--- Start of Data excerpt ---

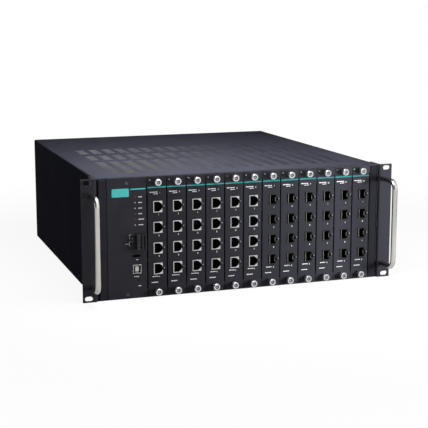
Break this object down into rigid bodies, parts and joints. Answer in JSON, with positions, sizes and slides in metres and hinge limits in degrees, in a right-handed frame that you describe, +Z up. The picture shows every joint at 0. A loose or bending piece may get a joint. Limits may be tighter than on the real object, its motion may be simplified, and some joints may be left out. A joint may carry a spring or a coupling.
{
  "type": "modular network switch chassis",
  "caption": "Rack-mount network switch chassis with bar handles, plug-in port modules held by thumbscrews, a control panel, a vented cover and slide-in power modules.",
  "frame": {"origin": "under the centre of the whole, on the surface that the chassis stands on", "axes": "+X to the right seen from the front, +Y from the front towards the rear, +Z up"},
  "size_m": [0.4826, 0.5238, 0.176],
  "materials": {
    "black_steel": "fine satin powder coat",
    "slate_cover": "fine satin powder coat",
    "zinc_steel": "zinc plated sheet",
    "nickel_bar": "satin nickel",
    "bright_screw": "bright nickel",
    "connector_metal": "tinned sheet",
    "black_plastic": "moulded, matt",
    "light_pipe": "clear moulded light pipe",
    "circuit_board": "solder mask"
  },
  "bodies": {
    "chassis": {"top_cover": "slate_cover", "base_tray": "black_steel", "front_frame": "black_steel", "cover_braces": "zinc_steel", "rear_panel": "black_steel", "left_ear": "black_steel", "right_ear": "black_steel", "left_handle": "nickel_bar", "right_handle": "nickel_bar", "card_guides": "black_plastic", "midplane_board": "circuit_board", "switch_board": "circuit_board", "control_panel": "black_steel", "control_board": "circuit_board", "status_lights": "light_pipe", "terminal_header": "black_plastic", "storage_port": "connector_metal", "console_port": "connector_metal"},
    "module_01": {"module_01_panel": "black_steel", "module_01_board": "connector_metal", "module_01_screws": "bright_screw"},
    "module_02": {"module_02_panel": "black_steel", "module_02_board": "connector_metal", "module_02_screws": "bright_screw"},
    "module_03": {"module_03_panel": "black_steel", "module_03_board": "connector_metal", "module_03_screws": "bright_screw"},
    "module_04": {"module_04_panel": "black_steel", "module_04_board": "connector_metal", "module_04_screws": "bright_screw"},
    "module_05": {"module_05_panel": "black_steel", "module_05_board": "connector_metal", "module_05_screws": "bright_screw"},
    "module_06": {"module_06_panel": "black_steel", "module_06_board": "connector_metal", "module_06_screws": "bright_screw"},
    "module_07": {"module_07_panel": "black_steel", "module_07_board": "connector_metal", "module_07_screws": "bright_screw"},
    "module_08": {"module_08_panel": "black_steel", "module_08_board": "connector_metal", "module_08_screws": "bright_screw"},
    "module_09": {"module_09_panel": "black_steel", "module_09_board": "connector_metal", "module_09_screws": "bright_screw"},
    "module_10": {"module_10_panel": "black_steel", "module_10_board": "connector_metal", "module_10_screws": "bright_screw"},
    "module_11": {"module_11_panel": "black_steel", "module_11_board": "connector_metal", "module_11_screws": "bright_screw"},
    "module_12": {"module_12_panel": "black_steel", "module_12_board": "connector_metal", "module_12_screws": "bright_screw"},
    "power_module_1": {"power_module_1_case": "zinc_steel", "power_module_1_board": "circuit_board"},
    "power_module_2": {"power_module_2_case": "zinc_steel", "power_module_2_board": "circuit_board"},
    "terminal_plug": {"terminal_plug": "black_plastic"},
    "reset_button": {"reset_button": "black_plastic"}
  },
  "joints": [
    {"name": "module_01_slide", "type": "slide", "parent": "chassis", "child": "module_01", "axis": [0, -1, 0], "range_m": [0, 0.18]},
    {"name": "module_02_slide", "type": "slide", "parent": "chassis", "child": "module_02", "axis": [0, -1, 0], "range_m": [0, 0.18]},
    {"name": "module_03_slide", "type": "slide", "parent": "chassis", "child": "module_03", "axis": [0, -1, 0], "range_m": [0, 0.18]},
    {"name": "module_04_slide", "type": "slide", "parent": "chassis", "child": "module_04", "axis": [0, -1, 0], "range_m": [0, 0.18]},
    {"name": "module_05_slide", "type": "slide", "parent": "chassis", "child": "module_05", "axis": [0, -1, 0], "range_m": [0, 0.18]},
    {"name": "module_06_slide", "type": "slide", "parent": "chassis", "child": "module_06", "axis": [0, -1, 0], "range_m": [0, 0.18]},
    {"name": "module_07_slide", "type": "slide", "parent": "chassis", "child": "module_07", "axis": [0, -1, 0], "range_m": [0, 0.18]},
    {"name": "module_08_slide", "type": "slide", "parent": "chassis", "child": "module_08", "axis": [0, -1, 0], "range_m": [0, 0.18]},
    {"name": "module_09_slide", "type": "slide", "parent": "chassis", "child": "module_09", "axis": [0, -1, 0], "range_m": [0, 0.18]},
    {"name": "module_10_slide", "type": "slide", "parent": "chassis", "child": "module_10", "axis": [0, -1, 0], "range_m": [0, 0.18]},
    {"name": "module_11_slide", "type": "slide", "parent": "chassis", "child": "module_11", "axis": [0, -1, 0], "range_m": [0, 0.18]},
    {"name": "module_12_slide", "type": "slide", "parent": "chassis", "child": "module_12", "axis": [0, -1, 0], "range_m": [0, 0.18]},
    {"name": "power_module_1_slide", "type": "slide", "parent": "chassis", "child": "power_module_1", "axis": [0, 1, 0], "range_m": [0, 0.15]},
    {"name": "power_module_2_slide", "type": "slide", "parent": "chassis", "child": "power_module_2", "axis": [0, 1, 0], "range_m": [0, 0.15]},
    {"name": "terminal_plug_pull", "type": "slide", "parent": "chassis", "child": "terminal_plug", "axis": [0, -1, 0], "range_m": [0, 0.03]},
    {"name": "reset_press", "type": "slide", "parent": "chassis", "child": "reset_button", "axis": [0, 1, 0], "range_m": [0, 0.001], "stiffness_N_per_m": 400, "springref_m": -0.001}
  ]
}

--- End of Data excerpt ---

■ **Exercise brief**:
Extract the data in full. Keep it word for word.

■ **Solution for this exercise**:
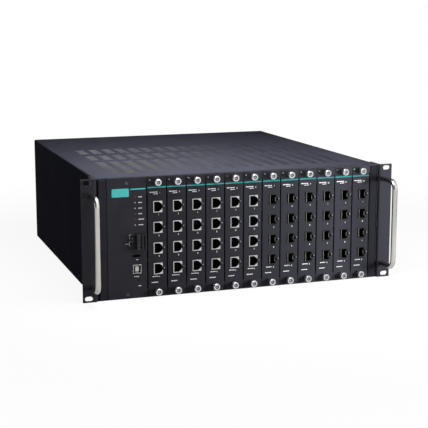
Break this object down into rigid bodies, parts and joints. Answer in JSON, with positions, sizes and slides in metres and hinge limits in degrees, in a right-handed frame that you describe, +Z up. The picture shows every joint at 0. A loose or bending piece may get a joint. Limits may be tighter than on the real object, its motion may be simplified, and some joints may be left out. A joint may carry a spring or a coupling.
{
  "type": "modular network switch chassis",
  "caption": "Rack-mount network switch chassis with bar handles, plug-in port modules held by thumbscrews, a control panel, a vented cover and slide-in power modules.",
  "frame": {"origin": "under the centre of the whole, on the surface that the chassis stands on", "axes": "+X to the right seen from the front, +Y from the front towards the rear, +Z up"},
  "size_m": [0.4826, 0.5238, 0.176],
  "materials": {
    "black_steel": "fine satin powder coat",
    "slate_cover": "fine satin powder coat",
    "zinc_steel": "zinc plated sheet",
    "nickel_bar": "satin nickel",
    "bright_screw": "bright nickel",
    "connector_metal": "tinned sheet",
    "black_plastic": "moulded, matt",
    "light_pipe": "clear moulded light pipe",
    "circuit_board": "solder mask"
  },
  "bodies": {
    "chassis": {"top_cover": "slate_cover", "base_tray": "black_steel", "front_frame": "black_steel", "cover_braces": "zinc_steel", "rear_panel": "black_steel", "left_ear": "black_steel", "right_ear": "black_steel", "left_handle": "nickel_bar", "right_handle": "nickel_bar", "card_guides": "black_plastic", "midplane_board": "circuit_board", "switch_board": "circuit_board", "control_panel": "black_steel", "control_board": "circuit_board", "status_lights": "light_pipe", "terminal_header": "black_plastic", "storage_port": "connector_metal", "console_port": "connector_metal"},
    "module_01": {"module_01_panel": "black_steel", "module_01_board": "connector_metal", "module_01_screws": "bright_screw"},
    "module_02": {"module_02_panel": "black_steel", "module_02_board": "connector_metal", "module_02_screws": "bright_screw"},
    "module_03": {"module_03_panel": "black_steel", "module_03_board": "connector_metal", "module_03_screws": "bright_screw"},
    "module_04": {"module_04_panel": "black_steel", "module_04_board": "connector_metal", "module_04_screws": "bright_screw"},
    "module_05": {"module_05_panel": "black_steel", "module_05_board": "connector_metal", "module_05_screws": "bright_screw"},
    "module_06": {"module_06_panel": "black_steel", "module_06_board": "connector_metal", "module_06_screws": "bright_screw"},
    "module_07": {"module_07_panel": "black_steel", "module_07_board": "connector_metal", "module_07_screws": "bright_screw"},
    "module_08": {"module_08_panel": "black_steel", "module_08_board": "connector_metal", "module_08_screws": "bright_screw"},
    "module_09": {"module_09_panel": "black_steel", "module_09_board": "connector_metal", "module_09_screws": "bright_screw"},
    "module_10": {"module_10_panel": "black_steel", "module_10_board": "connector_metal", "module_10_screws": "bright_screw"},
    "module_11": {"module_11_panel": "black_steel", "module_11_board": "connector_metal", "module_11_screws": "bright_screw"},
    "module_12": {"module_12_panel": "black_steel", "module_12_board": "connector_metal", "module_12_screws": "bright_screw"},
    "power_module_1": {"power_module_1_case": "zinc_steel", "power_module_1_board": "circuit_board"},
    "power_module_2": {"power_module_2_case": "zinc_steel", "power_module_2_board": "circuit_board"},
    "terminal_plug": {"terminal_plug": "black_plastic"},
    "reset_button": {"reset_button": "black_plastic"}
  },
  "joints": [
    {"name": "module_01_slide", "type": "slide", "parent": "chassis", "child": "module_01", "axis": [0, -1, 0], "range_m": [0, 0.18]},
    {"name": "module_02_slide", "type": "slide", "parent": "chassis", "child": "module_02", "axis": [0, -1, 0], "range_m": [0, 0.18]},
    {"name": "module_03_slide", "type": "slide", "parent": "chassis", "child": "module_03", "axis": [0, -1, 0], "range_m": [0, 0.18]},
    {"name": "module_04_slide", "type": "slide", "parent": "chassis", "child": "module_04", "axis": [0, -1, 0], "range_m": [0, 0.18]},
    {"name": "module_05_slide", "type": "slide", "parent": "chassis", "child": "module_05", "axis": [0, -1, 0], "range_m": [0, 0.18]},
    {"name": "module_06_slide", "type": "slide", "parent": "chassis", "child": "module_06", "axis": [0, -1, 0], "range_m": [0, 0.18]},
    {"name": "module_07_slide", "type": "slide", "parent": "chassis", "child": "module_07", "axis": [0, -1, 0], "range_m": [0, 0.18]},
    {"name": "module_08_slide", "type": "slide", "parent": "chassis", "child": "module_08", "axis": [0, -1, 0], "range_m": [0, 0.18]},
    {"name": "module_09_slide", "type": "slide", "parent": "chassis", "child": "module_09", "axis": [0, -1, 0], "range_m": [0, 0.18]},
    {"name": "module_10_slide", "type": "slide", "parent": "chassis", "child": "module_10", "axis": [0, -1, 0], "range_m": [0, 0.18]},
    {"name": "module_11_slide", "type": "slide", "parent": "chassis", "child": "module_11", "axis": [0, -1, 0], "range_m": [0, 0.18]},
    {"name": "module_12_slide", "type": "slide", "parent": "chassis", "child": "module_12", "axis": [0, -1, 0], "range_m": [0, 0.18]},
    {"name": "power_module_1_slide", "type": "slide", "parent": "chassis", "child": "power_module_1", "axis": [0, 1, 0], "range_m": [0, 0.15]},
    {"name": "power_module_2_slide", "type": "slide", "parent": "chassis", "child": "power_module_2", "axis": [0, 1, 0], "range_m": [0, 0.15]},
    {"name": "terminal_plug_pull", "type": "slide", "parent": "chassis", "child": "terminal_plug", "axis": [0, -1, 0], "range_m": [0, 0.03]},
    {"name": "reset_press", "type": "slide", "parent": "chassis", "child": "reset_button", "axis": [0, 1, 0], "range_m": [0, 0.001], "stiffness_N_per_m": 400, "springref_m": -0.001}
  ]
}